__PROBLEM DETAILS__
Quote only the part that opens with the line containing "cover_hinges();" and closes with the line containing "obj.parent = empty". Keep both of those lines.

## BEGIN INFORMATION SUPPLIED

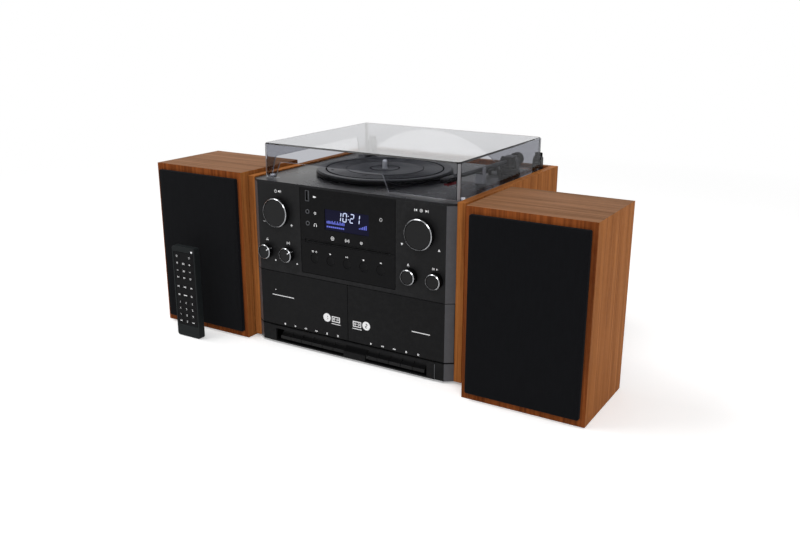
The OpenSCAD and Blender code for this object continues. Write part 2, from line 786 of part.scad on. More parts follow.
// Turret that turns on the deck and carries the arm's cross pin
module arm_pivot() {
    color(grey) arm_place() difference() {
        union() {
            rod_z(0, 0, [panel_top - 14, turret_z], 4);
            rod_z(0, 0, [turret_z, turret_z + 2.5], 14);
            for (s = [-1, 1]) {
                x = s < 0 ? [-12.6, -9.6] : [9.6, 12.6];
                block(x, [-6, 6], [turret_z + 1, arm_z]);
                rod_x(x, 0, arm_z, 6);
            }
        }
        rod_x([-14, 14], 0, arm_z, 1.5 + pin_gap);
    }
}

// Straight arm with its head, counterweight and cross pin
module tonearm() {
    tip = -arm_len;
    color(black) arm_place() {
        rod_y(0, [tip + 14, 24], arm_z, arm_r);
        round_block([-8.6, 8.6], [-13, 13], [arm_z - 5.2, arm_z + 7], 3);
        rod_y(0, [15.6, 27], arm_z + 0.5, 9);
        block([-6.5, 6.5], [tip - 12, tip + 22], [arm_z - 4, arm_z + 2.2]);
        block([6, 12], [tip - 8, tip - 5], [arm_z, arm_z + 1.5]);
        block([-4, 4], [tip - 6, tip + 10], [arm_z - 8.4, arm_z - 3.5]);
        translate([0, tip, arm_z - 10.2]) cylinder(h = 2.2, r1 = 0.3, r2 = 1.2);
        rod_x([-12.2, 12.2], 0, arm_z, 1.5);
    }
}

// Lever that raises the arm, on a cross pin beside the arm base
module cue_lever() {
    color(black) arm_place() difference() {
        union() {
            rod_x([-27.5, -18.5], -2, cue_z, 3);
            block([-24.5, -21.5], [-26, -2], [cue_z - 1.2, cue_z + 1.4]);
            rod_x([-26, -20], -26, cue_z + 0.2, 2.6);
        }
        rod_x([-28, -18], -2, cue_z, cue_pin_r + pin_gap);
    }
}

// Slide knob that picks the platter's speed
module speed_switch() {
    color(black) {
        block([switch_x - 3.5, switch_x + 3.5], [switch_y - 5.5, switch_y + 5.5], [deck_z + 0.4, deck_z + 3]);
        block([switch_x - 1.5, switch_x + 1.5], [switch_y - 1, switch_y + 1], [panel_top - 4, deck_z + 0.6]);
    }
}

module dust_cover() {
    slant = 9.2;
    open_half = 79.5;
    open_share = 0.477707;
    lp_x = [19 - cover_left, spindle_x + open_half];
    lp_y = [15.5 - cover_front, cover_rear - 22];
    lp_z = cover_z + open_share * (cover_top - cover_z);
    arch_half = 112.9686;
    arch_h = cover_top - 4.8 - cover_z;
    arch_r = (arch_half * arch_half + arch_h * arch_h) / (2 * arch_h);
    color([0.45, 0.45, 0.48, 0.45]) {
        difference() {
            round_block([-cover_left, cover_right], [-cover_front, cover_rear],
                [cover_z, cover_top], cover_r);
            round_block([-cover_left + cover_t, cover_right - cover_t],
                [-cover_front + cover_t, cover_rear - cover_t],
                [cover_z - 1, cover_top - cover_t], cover_r - cover_t);
            translate([0, -cover_front + cover_t + 1, 0]) rotate([90, 0, 0])
                finger_cut(lp_x, lp_z, [slant, slant]);
            translate([-cover_left - 1, 0, 0]) rotate([90, 0, 90])
                finger_cut(lp_y, lp_z + 2.5, [slant, slant / 2]);
            rod_y(spindle_x, [cover_rear - cover_t - 1, cover_rear + 1], cover_z + arch_h - arch_r, arch_r);
        }
        for (s = [-1, 1]) difference() {
            union() {
                rod_x([hinge_at(s) - 2.6, hinge_at(s) + 2.6], hinge_y, hinge_z, 4);
                block([hinge_at(s) - 2.6, hinge_at(s) + 2.6], [cover_rear - 0.5, hinge_y],
                    [hinge_z - 4, hinge_z + 4]);
            }
            rod_x([hinge_at(s) - 3, hinge_at(s) + 3], hinge_y, hinge_z, hinge_r + pin_gap);
        }
    }
}

// Opening with slanted ends and rounded upper corners in a wall of the cover
module finger_cut(span, top, slants) {
    steep = 1 + 12 / (top - cover_z);
    linear_extrude(cover_t + 2) offset(4) offset(-4) polygon([
        [span[1] - slants[1], top], [span[0] + slants[0], top],
        [span[0] + slants[0] * (1 - steep), cover_z - 12],
        [span[1] - slants[1] * (1 - steep), cover_z - 12]
    ]);
}

// Middle of the left or right hinge
function hinge_at(side) = side < 0 ? -cover_left + 8 : hinge_mid;

// Two brackets behind the deck, each with a pin between its cheeks
module cover_hinges() {
    color(black) for (s = [-1, 1]) {
        x = hinge_at(s);
        block([x - 6.6, x + 6.6], [cover_rear + 0.6, hinge_y + 6], [ledge_z, deck_z]);
        for (t = [-1, 1]) {
            cheek = t < 0 ? [x - 6.6, x - 3] : [x + 3, x + 6.6];
            block(cheek, [cover_rear + 0.6, hinge_y + 4.5], [deck_z - 1, hinge_z]);
            rod_x(cheek, hinge_y, hinge_z, 4.5);
        }
        rod_x([x - 4, x + 4], hinge_y, hinge_z, hinge_r);
    }
}

// Slot-loading disc drive with an open gap for the disc
module cd_mechanism() {
    color(steel) difference() {
        union() {
            block([-slot_w / 2 - 3, slot_w / 2 + 3], [skin_y + 0.4, board_y + 4], [slot_z - 7, slot_z + 7]);
            block([-slot_w / 2 - 5.6, slot_w / 2 + 5.6], [board_y + 4, board_y + 144],
                [slot_z - 12, slot_z + 14]);
        }
        block([-slot_w / 2, slot_w / 2], [front_y, board_y + 128],
            [slot_z - slot_gap / 2, slot_z + slot_gap / 2]);
    }
}

// Main board on the floor, with its transformer, heat sink and rear sockets
module main_board() {
    board_z = floor_z + 5;
    color([0.1, 0.25, 0.15]) {
        block([60 - half_w, half_w - 50], [-20, back_y - back_t - 3], [board_z, board_z + board_t]);
        for (x = [70 - half_w, half_w - 60], y = [-10, back_y - 33.5]) {
            rod_z(x, y, [floor_z, board_z + 0.5], 3);
        }
        block([70 - half_w, 130 - half_w], [0, 50], [board_z + 1, board_z + 52]);
        for (i = [0:6]) block([20 + i * 9, 23 + i * 9], [20, 60], [board_z + 1, board_z + 46]);
        block([18, 80], [60, 63], [board_z + 1, board_z + 46]);
    }
    color(black) difference() {
        union() {
            block([0.5 - socket_half, socket_half - 0.5], [back_y - back_t - 3, back_y - 4],
                [socket_zs[0] + 0.5, socket_zs[1] - 0.5]);
            block([0.5 - socket_half, socket_half - 0.5], [back_y - back_t - 6, back_y - back_t - 3],
                [board_z + board_t, socket_zs[1] - 0.5]);
            for (x = [-58, -44], z = [38, 52]) rod_y(x, [back_y - 5, back_y - 0.5], z, 4.2);
        }
        for (x = [-58, -44], z = [38, 52]) rod_y(x, [back_y - 12, back_y], z, 1.6);
        for (x = [-18, -4, 10, 24]) block([x, x + 8], [back_y - 10, back_y - 3], [36, 54]);
        rod_y(54, [back_y - 12, back_y], 45, 5.5);
    }
}

// Wooden cabinet with its baffle, driver holes and a recessed terminal cup
module speaker_cabinet(x, y) {
    color(walnut) difference() {
        block([x - sp_w / 2, x + sp_w / 2], [y, y + sp_d], [0, sp_h]);
        block([x - sp_w / 2 + sp_t, x + sp_w / 2 - sp_t], [y + sp_t, y + sp_d - sp_t], [sp_t, sp_h - sp_t]);
        rod_y(x, [y - 1, y + sp_t + 1], woofer_z, 50);
        rod_y(x, [y - 1, y + sp_t + 1], tweeter_z, 22);
        block([x - 25, x + 25], [y + sp_d - 6, y + sp_d + 1], [60, 90]);
        for (px = [-45, 45]) rod_y(x + px, [y + sp_d - sp_t - 1, y + sp_d + 1], 190, 2);
    }
}

// Bass driver and tweeter that fit the holes in the baffle
module speaker_drivers(x, y) {
    color(black) {
        driver(x, y, woofer_z, 49.6, 30, 52);
        driver(x, y, tweeter_z, 21.6, 16, 24);
    }
}

// One driver: a round frame with a dished cone, and its magnet behind
module driver(x, y, z, r, magnet_r, depth) {
    translate([x, y, z]) rotate([-90, 0, 0]) rotate_extrude() polygon([
        [0, r * 0.4], [r * 0.3, r * 0.4], [r * 0.82, 2], [r * 0.9, 1], [r, 1], [r, 4],
        [magnet_r, depth * 0.55], [magnet_r, depth], [0, depth]
    ]);
}

// Frame with stretched cloth, seated on the front of a cabinet
module speaker_grille(x, y) {
    color(black) difference() {
        round_plate([x - grille_w / 2, x + grille_w / 2], [y - grille_out, y],
            [(sp_h - grille_h) / 2, (sp_h + grille_h) / 2], 2);
        block([x - grille_w / 2 + 8, x + grille_w / 2 - 8], [y - grille_out + 1.6, y + 1],
            [(sp_h - grille_h) / 2 + 8, (sp_h + grille_h) / 2 - 8]);
    }
}

module left_speaker_cabinet() speaker_cabinet(left_x, left_front);

module left_speaker_drivers() speaker_drivers(left_x, left_front);

module left_speaker_grille() speaker_grille(left_x, left_front);

module right_speaker_cabinet() speaker_cabinet(right_x, right_front);

module right_speaker_drivers() speaker_drivers(right_x, right_front);

module right_speaker_grille() speaker_grille(right_x, right_front);

module remote_case() {
    color(black) difference() {
        round_plate([rc_mid - rc_w / 2, rc_mid + rc_w / 2], [rc_front, rc_front + rc_t], [0, rc_h], 3.5);
        block([rc_mid - 19, rc_mid + 19], [rc_front - 1, rc_front + 2.4], [18, rc_h - 8]);
        block([rc_mid - 12, rc_mid + 12], [rc_front + 5, rc_front + rc_t - 1.5], [12, 70]);
    }
}

// Rubber keypad: a sheet with raised keys in three columns
module remote_keypad() {
    rows = [0.174, 0.245, 0.316, 0.387, 0.47, 0.562, 0.665, 0.739, 0.82, 0.897];
    color(grey) {
        block([rc_mid - 18.6, rc_mid + 18.6], [rc_front + 0.2, rc_front + 1.4], [18.4, rc_h - 8.4]);
        for (row = rows, c = [-1:1]) if (c != 0 || row < 0.88) {
            block([rc_mid + c * 12 - 4, rc_mid + c * 12 + 4], [rc_front - 0.8, rc_front + 0.4],
                [row * rc_h - 2, row * rc_h + 2]);
        }
    }
}

left_side_panel();
right_side_panel();
back_panel();
base_plate();
feet();
front_panel();
centre_fascia();
control_board();
volume_shaft();
volume_knob();
tuning_shaft();
tuning_knob();
bass_knob();
treble_knob();
eject_button();
source_button();
menu_button();
previous_button();
play_button();
stop_button();
next_button();
deck1_door();
deck2_door();
tape_mechanism();
deck1_supply_hub();
deck1_takeup_hub();
deck2_supply_hub();
deck2_takeup_hub();
deck1_record_key();
deck1_play_key();
deck1_rewind_key();
deck1_forward_key();
deck1_stop_key();
deck1_pause_key();
deck2_play_key();
deck2_rewind_key();
deck2_forward_key();
deck2_stop_key();
deck2_pause_key();
turntable_deck();
platter();
platter_mat();
platter_motor();
drive_pulley();
arm_pivot();
tonearm();
cue_lever();
speed_switch();
dust_cover();
cover_hinges();
cd_mechanism();
main_board();
left_speaker_cabinet();
left_speaker_drivers();
left_speaker_grille();
right_speaker_cabinet();
right_speaker_drivers();
right_speaker_grille();
remote_case();
remote_keypad();
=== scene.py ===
import json
import math

import bmesh
import bpy
from mathutils import Euler, Matrix, Vector


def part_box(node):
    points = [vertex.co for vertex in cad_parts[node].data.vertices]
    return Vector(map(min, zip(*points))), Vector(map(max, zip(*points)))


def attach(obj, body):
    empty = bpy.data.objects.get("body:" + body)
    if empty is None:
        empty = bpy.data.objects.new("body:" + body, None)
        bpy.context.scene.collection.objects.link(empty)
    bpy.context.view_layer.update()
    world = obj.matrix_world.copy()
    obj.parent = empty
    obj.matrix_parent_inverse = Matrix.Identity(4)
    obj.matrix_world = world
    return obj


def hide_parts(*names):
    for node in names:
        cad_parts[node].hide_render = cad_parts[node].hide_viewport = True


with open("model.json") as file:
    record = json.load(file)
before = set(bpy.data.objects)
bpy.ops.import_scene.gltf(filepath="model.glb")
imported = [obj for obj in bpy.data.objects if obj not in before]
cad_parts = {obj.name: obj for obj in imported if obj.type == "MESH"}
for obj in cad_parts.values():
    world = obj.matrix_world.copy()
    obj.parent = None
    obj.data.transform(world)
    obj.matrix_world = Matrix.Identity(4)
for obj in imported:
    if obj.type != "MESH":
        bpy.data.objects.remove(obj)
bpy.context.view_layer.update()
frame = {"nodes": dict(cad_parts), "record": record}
nodes = frame["nodes"]
bodyOf = {n: b for b, group in frame["record"]["behaviour"]["bodies"].items() for n in group}
mm = 0.001

# camera first, at the photograph's angle
cameraSettings = {
    "place": (0.63107, -1.0570, 0.46386),
    "azimuth": 31.27,
    "elevation": 17.21,
    "roll": 0.15,
    "lens": 38.95,
}


def placeCamera(settings):
    az, el, roll = (math.radians(settings[k]) for k in ("azimuth", "elevation", "roll"))
    data = bpy.data.cameras.new("camera")
    data.lens = settings["lens"]
    data.sensor_width = 36
    data.clip_start = 0.01
    camera = bpy.data.objects.new("camera", data)
    bpy.context.scene.collection.objects.link(camera)
    turn = Euler((math.pi / 2 - el, 0, az)).to_matrix().to_4x4() @ Matrix.Rotation(roll, 4, "Z")
    camera.matrix_world = Matrix.Translation(settings["place"]) @ turn
    bpy.context.scene.camera = camera


placeCamera(cameraSettings)


# ---- shader helpers
def tone(*rgb):
    return tuple(((c / 255 + 0.055) / 1.055) ** 2.4 if c > 10 else c / 255 / 12.92 for c in rgb)


def addNode(tree, kind, inputs=None, **settings):
    node = tree.nodes.new("ShaderNode" + kind)
    for key, value in settings.items():
        setattr(node, key, value)
    for key, value in (inputs or {}).items():
        if isinstance(value, bpy.types.NodeSocket):
            tree.links.new(value, node.inputs[key])
        else:
            node.inputs[key].default_value = value
    return node


def addNoise(tree, vector, scale, detail=3, roughness=0.5):
    values = {"Vector": vector, "Scale": scale, "Detail": detail, "Roughness": roughness}
    return addNode(tree, "TexNoise", values).outputs["Fac"]


def addRange(tree, value, fromLow, fromHigh, low, high):
    values = {"Value": value, "From Min": fromLow, "From Max": fromHigh, "To Min": low, "To Max": high}
    return addNode(tree, "MapRange", values).outputs["Result"]


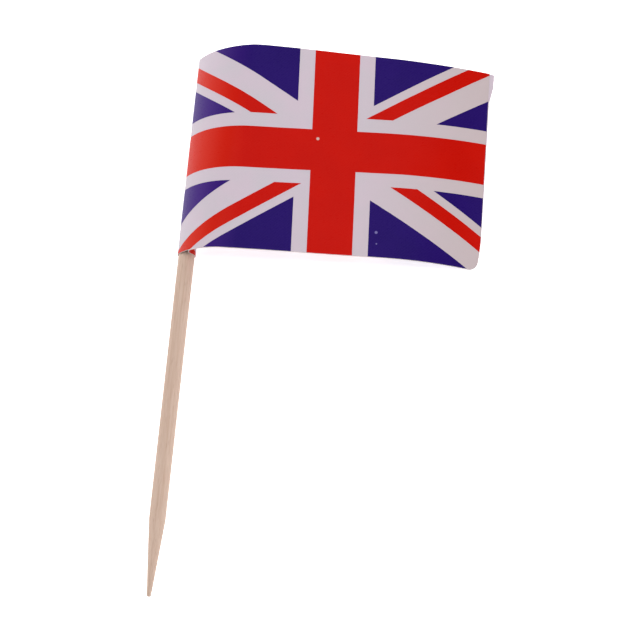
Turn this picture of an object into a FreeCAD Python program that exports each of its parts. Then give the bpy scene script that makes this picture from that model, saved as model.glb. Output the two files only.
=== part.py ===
import FreeCAD, Part
import math
import os
import Sketcher
from FreeCAD import Base, Vector

# Flag toothpick: a round wooden pick, pointed at one end, with a printed paper flag.
#
# The flag is one strip of paper, folded round the stick and glued back to back, and printed on
# its outer face. The pick lies on a table: the wrapped stick and the flag's fly edge touch it,
# and between them the stiff paper stands up in a low crest.
#
# Frame: the origin is on the stick's axis, level with the flag's lower edge. The stick runs
# along Y with its point at -Y, the flag leaves it towards +X, and Z is up. Sizes are in mm.

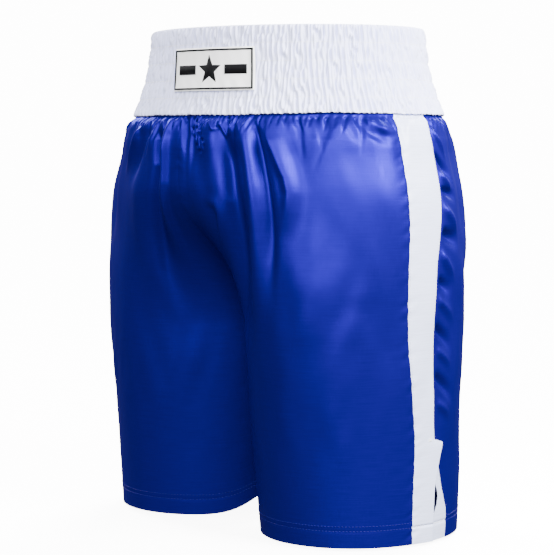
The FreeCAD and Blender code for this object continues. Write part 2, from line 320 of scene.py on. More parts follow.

## END INFORMATION SUPPLIED

__EXERCISE ANSWER__
cover_hinges();
cd_mechanism();
main_board();
left_speaker_cabinet();
left_speaker_drivers();
left_speaker_grille();
right_speaker_cabinet();
right_speaker_drivers();
right_speaker_grille();
remote_case();
remote_keypad();
=== scene.py ===
import json
import math

import bmesh
import bpy
from mathutils import Euler, Matrix, Vector


def part_box(node):
    points = [vertex.co for vertex in cad_parts[node].data.vertices]
    return Vector(map(min, zip(*points))), Vector(map(max, zip(*points)))


def attach(obj, body):
    empty = bpy.data.objects.get("body:" + body)
    if empty is None:
        empty = bpy.data.objects.new("body:" + body, None)
        bpy.context.scene.collection.objects.link(empty)
    bpy.context.view_layer.update()
    world = obj.matrix_world.copy()
    obj.parent = empty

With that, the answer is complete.